Atque dies aderit quâ concidat Ilion ingens,
Et Priamus Prianiique ruet plebs armipotentis !

Que la France se fasse en Algérie un asile et une seconde patrie ! Qu’elle s’y crée un sanctuaire pour y transporter ses dieux pénates, si jamais sur la terre natale la main de l’étranger devait les profaner ! Mais ce sanctuaire, comment le bâtissons-nous ? Nous portons en Afrique le venin de notre néfaste et railleuse indifférence en matière de religion[1], et, chose remarquable, M. Duvivier compte en même temps sur ce venin pour affaiblir la résistance des mahométans ; mais il y compte comme sur une arme de guerre, comme sur un instrument de destruction, et non de création. Notre incrédulité peut, par contagion, nuire aux Arabes ; elle ne peut rien créer ni rien fonder pour nous.

« Si nous avions la foi robuste et brûlante des Godefroy et des Bayard, nous formerions des ordres militaires et religieux qui seraient les têtes de colonne et les conducteurs militaires de notre invasion. Si nous avions des hommes hardis, vigoureux, sobres, croyans, comme furent les compagnons de Fernand Cortez, ils se précipiteraient à la conquête et à la civilisation sur la trace de ces ordres religieux. Si nous avions la charité chrétienne, de riches sociétés se formeraient qui donneraient les fonds nécessaires pour transporter les nouveaux croisés. Alors, on peut en être assuré, ceux-ci réussiraient. Certes, ils imposeraient impitoyablement leur croyance aux indigènes ; mais ce serait une cause de plus de réussite rapide, car, malgré le progrès des idées, il ne faut pas qu’on s’y trompe, une nation qui veut être puissante doit avoir une discipline sévère, et sa première règle doit être de ne pas admettre de diversité de croyances. »

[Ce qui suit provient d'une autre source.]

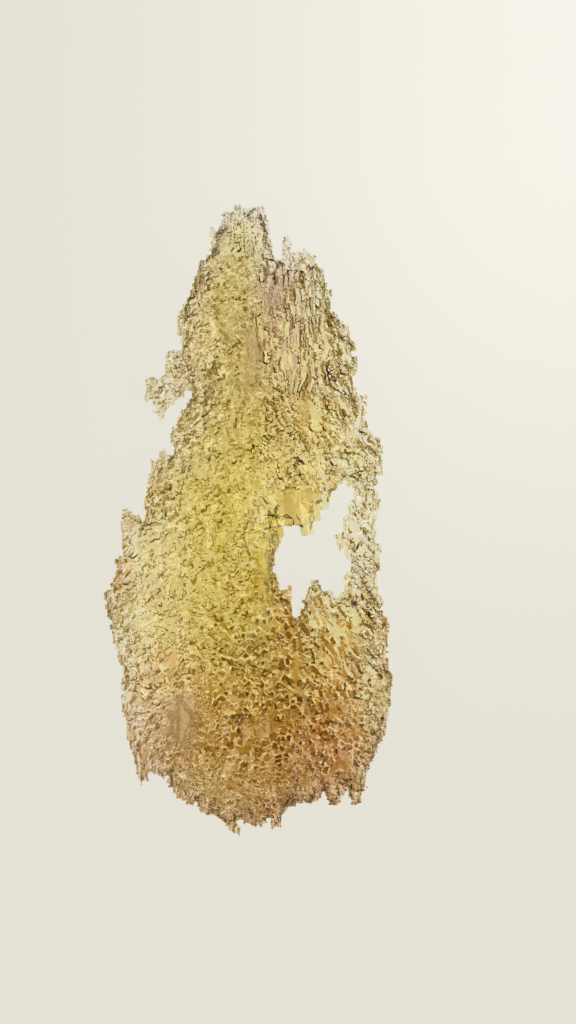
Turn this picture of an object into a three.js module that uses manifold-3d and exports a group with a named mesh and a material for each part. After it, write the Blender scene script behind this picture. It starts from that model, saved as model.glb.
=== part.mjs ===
// A raw, deeply etched barite crystal: a transparent yellow blade with a ragged rim and a window
// dissolved right through it. It lies on its back, with the face that was etched deepest upwards.
// Millimetres. +X across the blade, +Y along it towards the tip, +Z up out of its face.
import * as THREE from "three";
import { mergeVertices } from "three/addons/utils/BufferGeometryUtils.js";
import Module from "manifold-3d";

const wasm = await Module();
wasm.setup();

// Driving dimensions
const RIM_HEIGHT = 2.8; // the rim's height above the surface that the crystal lies on
const RIM_WANDER = 0.7; // how far the rim rises and falls along its way
const RIM_FALL = 5.0; // the distance from the rim in which the blade gains most of its thickness
const RIM_BLUNTNESS = 1.0; // 1 is a knife edge, and less is blunter
const BODY_THICKNESS = 4.2; // the blade's thickness away from its mounds
const FRONT_SHARE = 0.62; // how much of the thickness lies above the rim
const LEAST_HALF = 0.25; // half the least thickness, next to the rim
const COLUMN_STEP = 0.96; // the facets' width across the blade
const ROW_STEP = 1.29; // the facets' length along the blade
const RIM_KEEP = 0.14; // the share of a facet's edge that the rim keeps clear of its ends
const TOOTH = { width: 1.15, length: 3.4, depth: 0.36 }; // the rim's etched teeth, along the blade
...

J’ai fait cette citation pour montrer quelle fermentation d’idées il y a dans le livre de M. Duvivier, et comment toutes ses idées, quelque détour qu’elles fassent, aboutissent toujours à la religion. Cependant, comme beaucoup d’hommes de notre temps, M. Duvivier, en fait de religion, sait mieux ce qu’il regrette que ce qu’il veut,

  1. Solution de la question d’Algérie, page 44.